__Task instructions__.
Return, word for word, the lines from the line holding "obj.matrix_world = world" through the line holding "# A dog drawn". Include both end lines and no others.

__Data shown__.
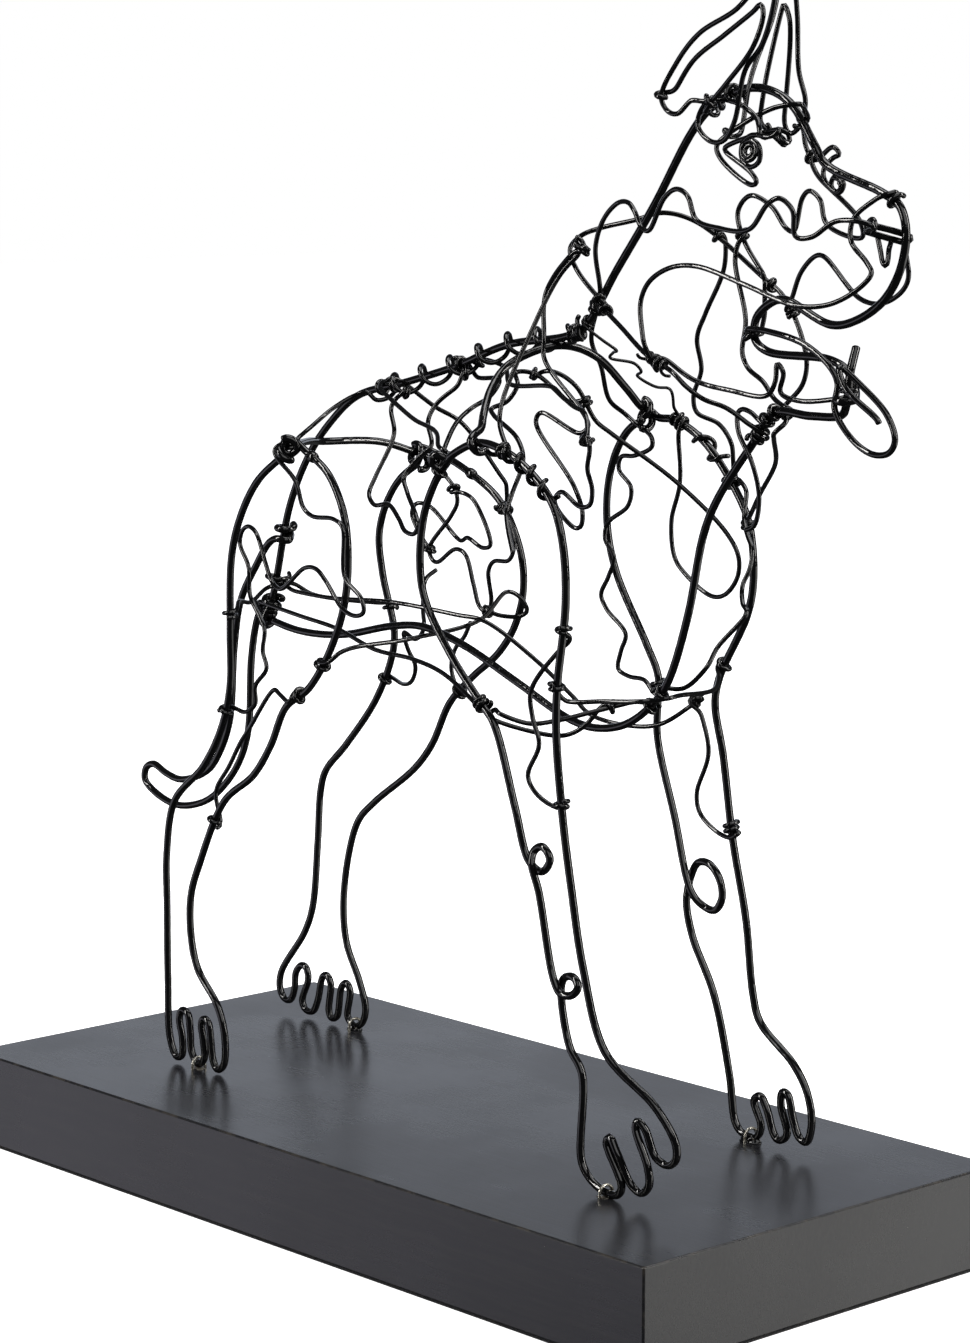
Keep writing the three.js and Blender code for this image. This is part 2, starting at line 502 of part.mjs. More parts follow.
// The face, the mouth and the ears
wire("right_jaw_wire", SCROLL_WIRE, [
  [98, -15, 229], [106, -14, 224], [115, -13, 221], [125, -11, 220], [133, -10, 219.5],
  [135.5, -9.5, 223], [135.5, -9, 228], [137, -8.5, 226], [135.5, -8, 220.5], [140, -7, 218.5],
  [149, -5, 219], [157, -4, 220],
]);
wire("right_cheek_wire", SCROLL_WIRE, [
  [97, -20, 232], [95, -19, 237], [94, -18, 243], [98, -18, 249], [106, -17, 252.5], [114, -16, 252.5],
  [124, -15, 250], [135, -14, 246], [145, -13, 243.5], [155, -11, 244], [163, -9, 248], [166, -7, 252.5],
  [162, -6, 256], [157, -5, 260], [157, -4, 266], [161, -3, 269.5], [167, -2, 273],
]);
wire("left_lip_scroll", SCROLL_WIRE, [
  [118, 15, 243], [120, 14, 247], [124, 14, 252.5], [130, 13, 255.5], [135, 12, 252.5], [140, 11, 249],
  [146, 10, 245], [154, 9, 243.5], [161, 8, 245.5], [166, 7, 250], [166, 6, 257],
]);
wire("right_cheek_scroll", SCROLL_WIRE, [
  [64, -4, 245], [64, -6, 255], [68, -7, 263.5], [75, -8, 268.5], [82, -10, 268], [86.5, -11, 262.5],
  [91, -12, 261.5], [95, -12.5, 268], [101, -13, 272.5], [107, -14, 271], [110.5, -14.5, 265],
  [118, -15, 263], [127, -17, 262.5], [132.5, -17, 262.5], [137, -18, 267], [143, -17.5, 271],
  [147, -16, 267.5], [146.5, -15, 261.5], [151, -14, 261], [157, -12, 265], [164, -11, 265.5],
  [169, -9, 264],
]);
wire("left_cheek_scroll", SCROLL_WIRE, [
  [108, 15, 249], [102, 16, 255], [98, 16, 260.5], [96, 17, 266.5], [100.5, 17, 270.5], [107, 18, 268],
  [112, 18, 262.5], [117, 17, 261.5], [118, 17, 267], [121.5, 17, 272], [125.5, 17, 270.5],
  [128, 16.5, 264.5], [133, 16, 261.5], [139, 15, 260.5], [144, 14, 260.5], [143.5, 13, 265],
  [138, 11.5, 270], [133, 10, 274.5], [130, 9, 279],
]);
wire("left_collar_wire", SCROLL_WIRE, [
  [64, -3, 240], [56, -5, 249], [51, -3, 256], [54, 1, 260], [64, 4, 262], [75, 8, 265.5],
  [84, 12, 263.5], [93, 15, 257.5], [103, 18, 249.5], [109, 18, 246], [113, 18, 243], [118, 18, 234.5],
  [121, 18, 227], [119.5, 18, 220], [113, 18, 214],
]);
wire("left_neck_scroll", SCROLL_WIRE, [
  [93, 14, 261], [91, 17, 254], [88, 18.5, 247.5], [80, 21, 237.5], [75, 23, 231], [74, 26, 222.5],
  [69, 28, 214.5], [69, 29, 209.5], [75, 31, 207], [79, 33, 201], [78, 35, 195],
]);
wire("left_throat_scroll", SCROLL_WIRE, [
  [99, 15, 259], [98, 14, 254], [101, 12.5, 246], [105, 11, 238], [105, 9.5, 231], [107, 9, 225.5],
  [114, 7.5, 222.5], [119, 6, 218], [124, 5, 216],
]);
wire("tongue_wire", MOUTH_WIRE, [
  [116, 0, 236], [122, -2, 236], [132, -3, 235], [140.1, -3, 232.6], [144, -3, 230.7],
  [147.1, -3, 228.6], [150, -3, 226], [151.1, -3, 224], [150.8, -3, 221], [151.3, -3, 217.4],
  [153.4, -3, 213.1], [157.1, -3, 208.8], [162, -3, 206.2], [166.1, -3, 205.5], [169.9, -3, 206.8],
  [171.3, -3, 209.3], [170.3, -3, 213.2], [167.6, -3, 217.1], [164.3, -3.4, 220.4], [161, -4.4, 223.2],
  [158.4, -5.4, 225.4], [156.2, -6, 227.2], [155.7, -7.2, 228], [156.6, -8.4, 227.1], [157.9, -8.6, 224],
  [161.1, -8.6, 221.2], [165.4, -8, 218.5], [168.6, -7.4, 215.6], [169.5, -7, 214],
]);
wire("right_ear_wire", SCROLL_WIRE, [
  [116, -15, 294], [111, -16, 296], [107, -17, 292.5], [102.5, -17, 293], [101, -18, 296],
  [102.5, -18, 300], [107, -18, 306], [115, -19, 312.5], [125, -20, 316.5], [133, -19.5, 321],
  [137, -19, 326], [140, -18, 328], [141.5, -18, 324], [140, -17, 320], [136, -16, 311],
  [129, -15, 304], [127, -14, 297], [124, -14, 289], [119, -14, 285], [113.5, -14, 286],
  [110.5, -14, 290], [114, -14, 295.5], [122, -14, 295.5], [129, -14, 293], [134, -14, 289],
]);
wire("right_ear_inner_wire", SCROLL_WIRE, [
  [104, -17, 297], [108, -17, 302.5], [115, -17, 308.5], [124, -17, 313], [131, -17, 316.5],
  [135.5, -17, 320], [137, -17, 318], [135, -17, 311], [130, -17, 305], [123, -17, 299.5],
  [117, -16, 295],
]);
wire("left_ear_wire", SCROLL_WIRE, [
  [119, -6, 287], [118, -4, 293], [117.5, 0, 302], [118, 5, 313], [117, 9, 324], [118.5, 11, 328],
  [121, 12, 323], [120.5, 13, 314], [121, 13, 305], [123, 14, 296], [120.5, 14, 288.5], [115, 14, 285.5],
]);
wire("left_ear_inner_wire", SCROLL_WIRE, [
  [110, 10, 290], [110.5, 10, 296], [113, 11, 306], [115.5, 11.5, 315], [116.5, 12, 321],
  [118.5, 12, 318], [118, 13, 308], [116.5, 13.5, 297], [115, 14, 288.5],
]);
const rightEye = [132.6, 282.6];
wire("right_brow_and_eye_wire", SCROLL_WIRE, [
  [141, -7, 295], [134.5, -9, 294.3], [128, -10, 291.2], [121, -11, 288.2], [118.1, -12, 286.1],
  [116.1, -12.5, 284], [116.5, -12.5, 281.9], [121, -12.5, 278.3], [127.6, -12.5, 274.4],
  [130.3, -12.5, 274], [130.6, -12.5, 275.5], [125, -12.5, 279.3], [119.4, -12.5, 282.6],
  [119.1, -13, 283.6], [121.9, -13.5, 284.9], [131.5, -14, 287.4], [138, -14.5, 288.6],
  [140.8, -15, 288.2], [139, -15.2, 286.8], [135.5, -15.4, 287],
  ...spiral(rightEye, [4.8, 2.3], [-15.6, -18], 1.5, 76, 1),
]);
wire("left_brow_and_eye_wire", SCROLL_WIRE, [
  [138, 9, 276], [141.5, 9, 274.5], [140.5, 9, 272], [136, 9, 274], [134, 9, 277], [136, 10, 280.5],
  [139, 10, 282], [136.5, 10, 283.8], [132, 10, 281], [129.5, 10, 280], [127, 10, 284], [126, 10, 289],
]);
wire("nose_wire", MOUTH_WIRE, [
  [163.6, -6, 264.3], [164.9, -4, 263.9], [166.1, -2, 263.3], [166.9, 1, 262.6], [168.4, 2.8, 261.9],
  [170.1, 3.2, 261], [169.3, 3, 260], [166.9, 2.6, 260.2], [166.1, 0, 260.7], [164.5, -2, 261.5],
  [163.2, -4, 262.3], [162.4, -6, 262.9],
]);

// Staples straddle the wire of one toe of each foot, with their legs in the plinth.
const stapleSides = SCROLL_SIDES;
const stapleReach = sectionReach(FINE_WIRE, stapleSides);
const footReach = sectionReach(FRAME_WIRE, FRAME_SIDES);

function toeAt(steps, x) {
  const crossing = steps.flatMap((p, i) => {
    const next = steps[i + 1];
    if (!next || (p.x - x) * (next.x - x) > 0 || p.x === next.x) return [];
    const at = p.clone().lerp(next, (x - p.x) / (next.x - p.x));
    return [{ at, along: next.clone().sub(p).setZ(0).normalize() }];
  });
  return crossing.reduce((low, c) => (c.at.z < low.at.z ? c : low));
}

function addStaple(name, leg, x) {
  const { at, along } = toeAt(leg, x * figureScale);
  const across = new THREE.Vector3(-along.y, along.x, 0);
  const half = footReach + stapleReach + 2 * CLEARANCE;
  const crown = at.z + footReach + stapleReach + CLEARANCE;
  const foot = plinthTop - STAPLE_DEPTH + CLEARANCE;
  const shoulder = crown - half / 2;
  const post = (side, z) => new THREE.Vector3(at.x, at.y, 0).addScaledVector(across, side * half).setZ(z);
  const nearSide = [post(-1, foot), post(-1, shoulder), post(-0.5, crown)];
  const farSide = [post(0.5, crown), post(1, shoulder), post(1, foot)];
  const arch = [...nearSide, ...farSide];
  addMesh(name, wireGeometry(arch, stapleReach, stapleSides), steel());
  return [arch[0], arch[arch.length - 1]];
}

const stapleLegs = [
  ...addStaple("right_front_staple", rightFrontLeg, 99),
  ...addStaple("left_front_staple", leftFrontLeg, 87),
  ...addStaple("right_hind_staple", rightHindLeg, -84.4),
  ...addStaple("left_hind_staple", leftHindLeg, -89.5),
];

// Plinth and felt
function outline(length, width, corner) {
  const x = length / 2;
  const y = width / 2;
  const corners = [
    [-x + corner, -y], [x - corner, -y], [x, -y + corner], [x, y - corner],
    [x - corner, y], [-x + corner, y], [-x, y - corner], [-x, -y + corner],
  ];
  return new THREE.Shape(corners.map(([along, across]) => new THREE.Vector2(along, across)));
}

const plinthBlock = new THREE.ExtrudeGeometry(outline(PLINTH_LENGTH, PLINTH_WIDTH, PLINTH_EDGE), {
  depth: PLINTH_HEIGHT - 2 * PLINTH_EDGE,
  bevelThickness: PLINTH_EDGE,
  bevelSize: PLINTH_EDGE,
  bevelOffset: -PLINTH_EDGE,
  bevelSegments: 1,
});
plinthBlock.translate(0, 0, plinthUnderside + PLINTH_EDGE);
const holeWidth = 2 * (stapleReach + CLEARANCE);
const plinth = stapleLegs.reduce((block, leg) => {
  const drill = new THREE.BoxGeometry(holeWidth, holeWidth, 2 * STAPLE_DEPTH);
  drill.translate(leg.x, leg.y, plinthTop);
  return block.subtract(solidOf(drill));
}, solidOf(plinthBlock));
addMesh("plinth", geometryOf(plinth), paint());

const sheet = new THREE.ExtrudeGeometry(
  outline(PLINTH_LENGTH - 2 * FELT_INSET, PLINTH_WIDTH - 2 * FELT_INSET, PLINTH_EDGE),
  { depth: FELT_THICKNESS, bevelEnabled: false },
);
addMesh("felt_sheet", sheet, felt());

export default sculpture;
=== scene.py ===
import math

import bmesh
import bpy
import numpy as np
from mathutils import Matrix, Vector, noise

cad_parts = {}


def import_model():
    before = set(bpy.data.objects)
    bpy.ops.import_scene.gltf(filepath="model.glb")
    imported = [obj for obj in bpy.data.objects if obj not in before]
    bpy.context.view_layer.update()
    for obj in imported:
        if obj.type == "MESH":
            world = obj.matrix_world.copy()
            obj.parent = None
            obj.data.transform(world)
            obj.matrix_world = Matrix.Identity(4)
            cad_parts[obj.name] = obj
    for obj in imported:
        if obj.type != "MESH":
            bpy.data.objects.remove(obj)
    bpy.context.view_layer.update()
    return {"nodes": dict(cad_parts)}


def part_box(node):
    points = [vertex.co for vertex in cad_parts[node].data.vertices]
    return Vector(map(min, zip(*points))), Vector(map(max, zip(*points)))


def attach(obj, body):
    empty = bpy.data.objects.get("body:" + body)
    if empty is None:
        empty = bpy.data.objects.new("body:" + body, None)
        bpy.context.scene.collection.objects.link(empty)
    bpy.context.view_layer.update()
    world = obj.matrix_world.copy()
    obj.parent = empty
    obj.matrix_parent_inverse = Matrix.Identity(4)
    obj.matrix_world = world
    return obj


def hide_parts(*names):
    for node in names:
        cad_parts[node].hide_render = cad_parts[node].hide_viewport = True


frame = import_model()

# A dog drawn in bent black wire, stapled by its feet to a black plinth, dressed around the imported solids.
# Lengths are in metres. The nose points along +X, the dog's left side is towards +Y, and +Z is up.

MM = 0.001

# Wire gauges: diameter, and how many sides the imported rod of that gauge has
FRAME_WIRE = 2.0 * MM
SCROLL_WIRE = 1.2 * MM
MOUTH_WIRE = 1.5 * MM
FINE_WIRE = 0.8 * MM
GAUGES = [(FRAME_WIRE, 6), (SCROLL_WIRE, 4), (MOUTH_WIRE, 4), (FINE_WIRE, 4)]

# How finely the wires are drawn
RING_STEP = 0.7 * MM  # spacing of the sections along a wire
ROUND_SIDES = 12
SPLINE_POINTS = 12  # trial points between two given ones
WELD = 0.002 * MM  # corners closer than this are one corner
CHORD_FIT = 4e-3  # how far an edge of a packed section may be from its length, as a share

# A cut end of a wire, as shares of the wire's radius: the radius of its face and of its rounded rim, and how
# far the rim is set back
CUT_FACE = 0.62
CUT_RIM = 0.97
CUT_SETBACK = 0.3
WOBBLE = 0.03  # how uneven a wire is, as a share of its radius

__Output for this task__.
    obj.matrix_world = world
    return obj


def hide_parts(*names):
    for node in names:
        cad_parts[node].hide_render = cad_parts[node].hide_viewport = True


frame = import_model()

# A dog drawn in bent black wire, stapled by its feet to a black plinth, dressed around the imported solids.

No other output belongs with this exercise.